Scenario 2: The "Slow Car, Fast Bird" Model
- They simply swapped the roles. Now, Neighborhood A is the instant-adjusting zone (Elliptic), and Neighborhood B is the slow-moving zone (Parabolic).
3. The Rules of the Game
- No Escaping: The city has a fence around the outside. No one can leave the city or enter from the outside. This is called a Neumann boundary condition. The total number of people in the entire city (A + B) stays exactly the same forever.
- The Energy Meter: The authors found a special "Energy Meter" for the whole city. Nature hates high energy, so the system naturally tries to lower this energy.
- In Neighborhood A, energy is saved by keeping people spread out smoothly (no sharp spikes).
- In Neighborhood B, energy is saved by keeping everyone close to the average (minimizing the difference between jumps).
- The system evolves by sliding down this energy hill, like a ball rolling down a slope until it reaches the bottom.
4. What Happens Over Time? (The Results)
The authors proved three main things:
- Existence and Uniqueness: They proved that no matter how you start the city (how many people are where), there is exactly one way the city will evolve. There are no "what if" scenarios or chaotic ambiguities. The math works perfectly.
- The "Mixing" Effect (Decay): If you start with a lopsided distribution (e.g., Neighborhood A is crowded and B is empty), the system naturally smooths itself out.
- The "slow" part (the parabolic side) acts like a dampener. It slowly drains the chaos.
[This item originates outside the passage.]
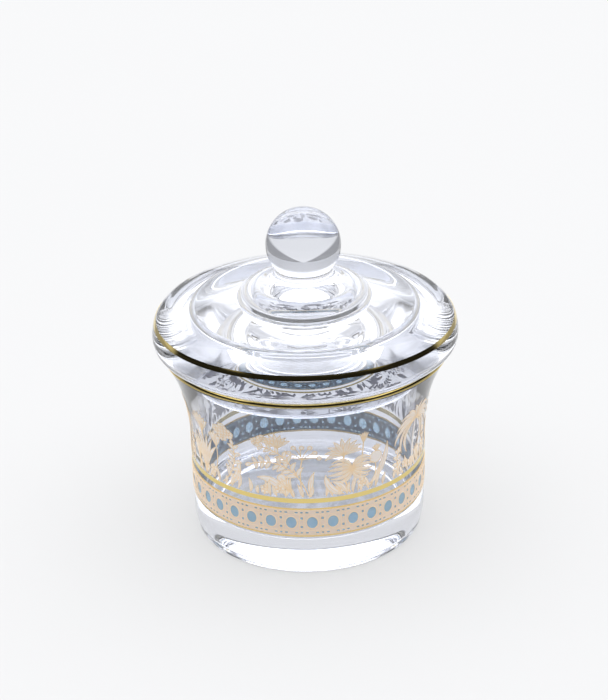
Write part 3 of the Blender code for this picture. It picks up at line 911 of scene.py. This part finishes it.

- Eventually, the whole city settles into a state of perfect calm where the density is the same everywhere. The authors proved this happens exponentially fast—meaning it settles down quickly, not slowly.
- The "Super-Speed" Limit: The authors showed that their "instant adjustment" model (where B is elliptic) is actually just a special case of a "super-fast" model.
- Imagine if the birds in Neighborhood B didn't adjust instantly, but just very, very fast. If you speed them up infinitely (mathematically, letting a parameter go to zero), they behave exactly like the "instant" model. This proves their model is physically realistic and not just a mathematical trick.
5. A Quirk of the System
One interesting finding is that even though the two neighborhoods are glued together, the "density" of people doesn't have to be perfectly smooth right at the border.
- Imagine a wall between A and B. The number of people in A right next to the wall might be slightly different from the number of people in B right next to the wall.
- However, because of the "jumping" mechanism, they still influence each other strongly. It's like two rooms with a door that is slightly ajar; the air pressure might differ slightly, but the air still mixes.
Summary
In plain English, this paper solves a puzzle about how two different types of diffusion (slow/smooth vs. fast/jumping) behave when they are forced to interact. The authors proved that:
- The system is stable and predictable.
- It naturally settles down to a calm, uniform state over time.
- The "instant" behavior is just the limit of "super-fast" behavior.
It's a mathematical proof that even in a complex, hybrid world, things eventually find a balance.